Moghalu, who is the Chairman, advisory board and board of directors, Africa Private Sector Summit (APSS), believes that it will improve investor sentiment and attract a marked increase in foreign investment because of the confidence it will give investors, all of which will further stabilize the forex market while the country pursues more fundamental and structural changes.

“It will also impose more fiscal discipline in the country’s fiscal management. In any case, the reforms (removal of subsidies) are part of the Bretton Wood template. Why take all the pain that is creating anger, without the gain of robust inflows and improved investor sentiment?” he said.

On the cons, he said a major critique of IMF programs is that they do not solve the longer-term problems of borrowing countries, although they are helpful in the short to medium term – if and when the program is implemented in full.
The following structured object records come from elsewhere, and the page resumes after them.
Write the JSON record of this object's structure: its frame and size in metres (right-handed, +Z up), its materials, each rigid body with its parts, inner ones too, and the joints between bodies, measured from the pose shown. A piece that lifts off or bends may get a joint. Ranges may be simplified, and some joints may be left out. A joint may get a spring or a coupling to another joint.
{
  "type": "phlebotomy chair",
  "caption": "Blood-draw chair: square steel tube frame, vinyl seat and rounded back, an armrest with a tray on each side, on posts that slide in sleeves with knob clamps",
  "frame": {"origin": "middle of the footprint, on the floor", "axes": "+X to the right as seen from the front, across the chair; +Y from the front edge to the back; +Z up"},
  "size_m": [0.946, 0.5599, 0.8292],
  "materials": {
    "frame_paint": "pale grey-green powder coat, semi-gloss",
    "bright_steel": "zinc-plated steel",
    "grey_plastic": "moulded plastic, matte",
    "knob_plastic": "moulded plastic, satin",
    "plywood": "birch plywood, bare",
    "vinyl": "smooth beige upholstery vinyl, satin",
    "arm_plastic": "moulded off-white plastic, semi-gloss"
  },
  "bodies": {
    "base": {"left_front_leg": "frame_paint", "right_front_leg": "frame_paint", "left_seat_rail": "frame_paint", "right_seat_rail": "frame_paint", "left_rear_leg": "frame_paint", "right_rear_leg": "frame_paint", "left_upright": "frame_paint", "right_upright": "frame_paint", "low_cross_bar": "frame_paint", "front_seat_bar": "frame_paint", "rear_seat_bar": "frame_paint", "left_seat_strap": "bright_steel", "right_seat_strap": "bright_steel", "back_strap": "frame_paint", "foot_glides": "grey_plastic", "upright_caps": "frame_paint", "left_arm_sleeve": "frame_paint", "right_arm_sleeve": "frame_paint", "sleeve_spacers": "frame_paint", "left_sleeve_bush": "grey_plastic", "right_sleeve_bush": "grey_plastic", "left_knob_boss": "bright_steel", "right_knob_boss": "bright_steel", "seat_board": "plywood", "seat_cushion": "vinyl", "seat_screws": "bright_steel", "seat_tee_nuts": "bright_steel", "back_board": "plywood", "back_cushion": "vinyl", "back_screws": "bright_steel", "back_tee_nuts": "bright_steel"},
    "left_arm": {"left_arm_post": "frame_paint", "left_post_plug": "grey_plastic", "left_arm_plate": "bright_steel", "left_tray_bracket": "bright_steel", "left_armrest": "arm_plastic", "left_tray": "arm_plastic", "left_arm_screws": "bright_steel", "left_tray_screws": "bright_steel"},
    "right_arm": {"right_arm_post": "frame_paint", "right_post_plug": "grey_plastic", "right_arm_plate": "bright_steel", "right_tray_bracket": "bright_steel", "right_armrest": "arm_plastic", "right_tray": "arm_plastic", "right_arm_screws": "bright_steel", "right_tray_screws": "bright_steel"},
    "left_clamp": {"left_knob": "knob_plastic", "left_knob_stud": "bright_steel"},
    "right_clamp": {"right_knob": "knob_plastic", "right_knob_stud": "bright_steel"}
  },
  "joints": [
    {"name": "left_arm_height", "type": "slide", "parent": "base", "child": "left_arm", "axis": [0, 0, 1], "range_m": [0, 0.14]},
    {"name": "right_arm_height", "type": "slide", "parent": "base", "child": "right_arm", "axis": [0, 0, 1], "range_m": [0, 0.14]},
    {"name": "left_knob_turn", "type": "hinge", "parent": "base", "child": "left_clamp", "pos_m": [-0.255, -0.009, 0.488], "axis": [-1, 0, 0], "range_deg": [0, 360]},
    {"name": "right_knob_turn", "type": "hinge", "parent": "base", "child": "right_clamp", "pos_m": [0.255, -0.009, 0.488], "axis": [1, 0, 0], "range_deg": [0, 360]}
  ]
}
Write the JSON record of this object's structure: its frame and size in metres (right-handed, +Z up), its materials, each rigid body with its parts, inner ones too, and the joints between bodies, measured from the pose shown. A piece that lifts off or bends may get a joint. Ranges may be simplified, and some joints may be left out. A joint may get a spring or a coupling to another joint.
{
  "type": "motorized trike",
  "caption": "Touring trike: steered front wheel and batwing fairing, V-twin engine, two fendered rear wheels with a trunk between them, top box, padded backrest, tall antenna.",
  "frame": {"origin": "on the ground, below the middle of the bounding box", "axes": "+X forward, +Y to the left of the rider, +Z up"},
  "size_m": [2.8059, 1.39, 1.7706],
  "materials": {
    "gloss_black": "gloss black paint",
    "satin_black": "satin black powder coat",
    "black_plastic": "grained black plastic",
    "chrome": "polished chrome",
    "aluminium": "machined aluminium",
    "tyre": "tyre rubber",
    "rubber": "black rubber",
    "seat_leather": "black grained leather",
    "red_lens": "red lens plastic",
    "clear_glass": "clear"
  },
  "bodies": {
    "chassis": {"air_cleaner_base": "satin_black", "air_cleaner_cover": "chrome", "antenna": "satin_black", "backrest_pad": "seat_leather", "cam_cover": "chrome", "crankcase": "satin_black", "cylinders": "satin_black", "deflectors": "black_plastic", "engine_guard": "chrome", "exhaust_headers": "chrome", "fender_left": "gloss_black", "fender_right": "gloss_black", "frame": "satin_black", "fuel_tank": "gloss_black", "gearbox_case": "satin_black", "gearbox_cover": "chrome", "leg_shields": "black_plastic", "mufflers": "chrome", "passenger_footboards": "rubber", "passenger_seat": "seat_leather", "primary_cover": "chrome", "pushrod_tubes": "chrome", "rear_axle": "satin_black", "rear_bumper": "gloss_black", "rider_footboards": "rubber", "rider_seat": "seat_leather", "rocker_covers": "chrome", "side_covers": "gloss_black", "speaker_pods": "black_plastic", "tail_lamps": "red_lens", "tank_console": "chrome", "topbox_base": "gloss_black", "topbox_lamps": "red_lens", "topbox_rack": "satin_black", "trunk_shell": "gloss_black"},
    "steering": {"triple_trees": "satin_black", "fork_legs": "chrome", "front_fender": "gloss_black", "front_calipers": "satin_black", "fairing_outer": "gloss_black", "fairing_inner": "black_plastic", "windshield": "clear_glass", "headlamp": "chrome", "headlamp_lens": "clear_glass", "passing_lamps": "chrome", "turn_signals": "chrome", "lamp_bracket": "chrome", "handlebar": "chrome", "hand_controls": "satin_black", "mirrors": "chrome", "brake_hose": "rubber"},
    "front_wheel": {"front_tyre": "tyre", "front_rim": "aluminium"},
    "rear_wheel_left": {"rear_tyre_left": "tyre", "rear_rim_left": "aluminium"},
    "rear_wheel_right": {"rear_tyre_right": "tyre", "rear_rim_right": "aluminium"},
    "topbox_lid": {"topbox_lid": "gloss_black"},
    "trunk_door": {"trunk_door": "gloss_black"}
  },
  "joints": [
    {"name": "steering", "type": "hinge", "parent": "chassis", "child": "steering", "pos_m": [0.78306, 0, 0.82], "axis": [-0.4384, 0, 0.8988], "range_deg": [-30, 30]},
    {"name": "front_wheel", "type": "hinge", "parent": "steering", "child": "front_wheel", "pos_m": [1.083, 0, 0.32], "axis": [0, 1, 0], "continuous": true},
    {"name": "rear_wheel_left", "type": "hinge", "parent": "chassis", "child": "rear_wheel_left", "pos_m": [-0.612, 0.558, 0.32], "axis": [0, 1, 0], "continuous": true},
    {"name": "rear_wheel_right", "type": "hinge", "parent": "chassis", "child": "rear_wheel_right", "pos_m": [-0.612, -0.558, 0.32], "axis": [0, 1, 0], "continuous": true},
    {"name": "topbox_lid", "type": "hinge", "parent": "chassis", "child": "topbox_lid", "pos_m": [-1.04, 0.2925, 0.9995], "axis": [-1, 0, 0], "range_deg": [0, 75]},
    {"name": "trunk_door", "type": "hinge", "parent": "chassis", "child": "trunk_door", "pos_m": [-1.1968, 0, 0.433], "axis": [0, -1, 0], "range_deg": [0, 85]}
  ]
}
The ex-CBN deputy governor said the experiences of Ghana and Sri-Lanka demonstrate the limitations of IMF programs, adding that both countries have borrowed from the IMF 17 times and 16 times respectively, and that both have continued to experience economic crises in recent years.
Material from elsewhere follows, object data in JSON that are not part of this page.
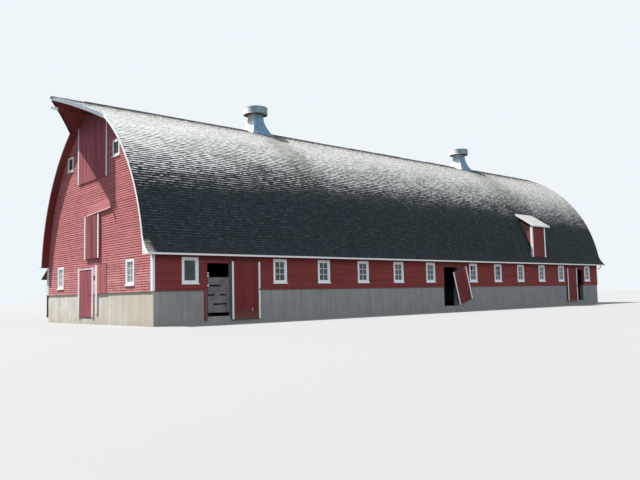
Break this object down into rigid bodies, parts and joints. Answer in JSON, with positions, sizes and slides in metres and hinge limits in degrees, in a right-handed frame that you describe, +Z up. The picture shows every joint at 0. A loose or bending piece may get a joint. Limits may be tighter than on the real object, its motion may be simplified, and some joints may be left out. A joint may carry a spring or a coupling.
{
  "type": "gothic-roofed dairy barn",
  "caption": "Long hollow barn with cast base walls, boarded walls and gables, a bent-rafter arch roof with flared eaves, a pointed hay hood, a dormer and ridge ventilators.",
  "frame": {"origin": "middle of the plan on the ground, on the underside of the ground floor slab", "axes": "+X along the barn away from the hooded gable, -Y the front side with three doorways, +Z up"},
  "size_m": [39.635, 12.9891, 11.7511],
  "materials": {
    "concrete": "weathered board-cast concrete",
    "red_siding": "weathered red paint on lapped boards",
    "red_boards": "weathered dark red paint on upright boards",
    "white_trim": "worn white paint on boards",
    "shingles": "weathered grey wood shingles",
    "bare_timber": "bare silvered timber",
    "galvanised": "old galvanised sheet steel with rust",
    "window_glass": "old window glass"
  },
  "bodies": {
    "barn": {"floor_slab": "concrete", "side_bases": "concrete", "end_bases": "concrete", "front_wall": "red_siding", "front_headers": "red_siding", "rear_wall": "red_siding", "near_gable_lower": "red_siding", "near_gable": "red_siding", "far_gable": "red_siding", "loft_floor": "bare_timber", "loft_joists": "bare_timber", "front_roof": "shingles", "rear_roof": "shingles", "hay_hood": "shingles", "hood_fascia": "bare_timber", "hay_track": "bare_timber", "ridge_cap": "galvanised", "rake_boards": "white_trim", "eave_boards": "white_trim", "corner_boards": "white_trim", "window_frames": "white_trim", "window_glass": "window_glass", "middle_door": "red_boards", "fixed_door_edges": "white_trim", "door_tracks": "galvanised", "door_posts": "red_boards", "hinge_pins": "galvanised", "walk_door_casing": "white_trim", "board_panel": "red_boards", "loft_door": "red_boards", "door_hoods": "red_siding", "hay_door": "red_boards", "dormer_cheeks": "red_siding", "dormer_roof": "shingles", "dormer_door": "red_boards", "ventilator_feet": "galvanised", "ventilator_drums": "galvanised", "rear_door": "red_boards", "eave_outlet": "white_trim"},
    "near_sliding_door": {"near_door": "red_boards", "near_door_edges": "white_trim"},
    "end_sliding_door": {"end_door": "red_boards", "end_door_edges": "white_trim"},
    "gate": {"stable_gate": "bare_timber"},
    "walk_door_leaf": {"walk_door": "red_boards"}
  },
  "joints": [
    {"name": "near_door_slide", "type": "slide", "parent": "barn", "child": "near_sliding_door", "axis": [1, 0, 0], "range_m": [-1.25, 0]},
    {"name": "end_door_slide", "type": "slide", "parent": "barn", "child": "end_sliding_door", "axis": [1, 0, 0], "range_m": [0, 1.165]},
    {"name": "gate_swing", "type": "hinge", "parent": "barn", "child": "gate", "pos_m": [-14.823, -5.655, 1.2], "axis": [0, 0, 1], "range_deg": [-90, 0]},
    {"name": "walk_door_swing", "type": "hinge", "parent": "barn", "child": "walk_door_leaf", "pos_m": [-18.512, 1.549, 1.4], "axis": [0, 0, 1], "range_deg": [-100, 0]}
  ]
}
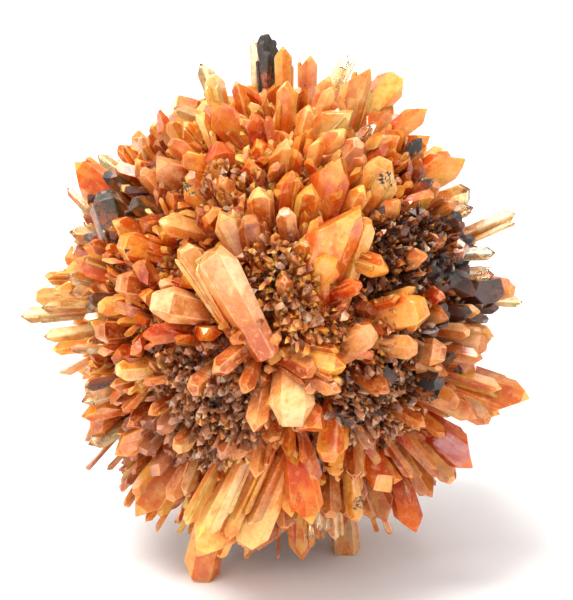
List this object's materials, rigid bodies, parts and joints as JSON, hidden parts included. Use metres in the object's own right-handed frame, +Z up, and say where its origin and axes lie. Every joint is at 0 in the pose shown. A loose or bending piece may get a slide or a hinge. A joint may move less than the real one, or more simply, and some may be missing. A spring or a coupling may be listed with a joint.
{
  "type": "creedite crystal cluster",
  "caption": "Ball of orange creedite blades that radiate from one middle and are grown together, standing on the flat ends of a few blades.",
  "frame": {"origin": "middle of the lowest side of the cluster's box, on the surface it stands on", "axes": "+Z up as it stands, the pictured side faces -Y, +X to that view's right"},
  "size_m": [0.0704, 0.0656, 0.0727],
  "materials": {
    "creedite": "glassy orange crystal, see-through at thin tips, with brown druse and smoky patches in the hollows"
  },
  "bodies": {
    "root": {"creedite_cluster": "creedite"}
  },
  "joints": []
}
“Perhaps one response to this dilemma is that the responsibility for any country’s economic transformation remains the country’s, not that of the IMF. Countries should plan well ahead of stabilization packages that create temporary relief.”

Another major risk of IMF borrowing, he pointed out was the debt sustainability challenge it can create. This is relevant to an already debt-stressed country such as Nigeria. A default on an IMF loan will create a negative credit rating and restrict opportunities for future access to financing. IMF loans also affect a country’s sovereignty by dictating in reality economic policies and choices of borrowing countries, he said.

The IMF had a total credit portfolio of $112.8 billion as of March 5, 2024.
The Fund’s biggest loan was extended to Argentina in 2018- a $57.1 billion package that was disbursed over a three year period.
Argentina was in a similar crisis as Nigeria is in today when it sought out the IMF. The South American country was struggling with double digit inflation, acute dollar shortages and a run on its currency, the peso.

Beyond the current actions by the CBN, Moghalu said the apex bank must demonstrate a willingness to go hard on forex speculation that is going on in Nigeria’s banking sector.

“It is not enough to focus on cryptocurrency P2P (peer to peer) platforms such as Binance which do not have political godfathers in Nigeria. The central bank must have the political will of a regulator to crack down on erring banks and bankers. Making examples of a few proven cases of forex hoarding will undoubtedly set heads straight and improve the forex situation.”

He noted that the CBN under the overall leadership of Sanusi Lamido Sanusi (during which period I served as deputy governor) boldly and successfully cracked down on corruption in the banking sector after the global financial crisis. This approach, he said helped save Nigeria’s banking sector, and thus the economy.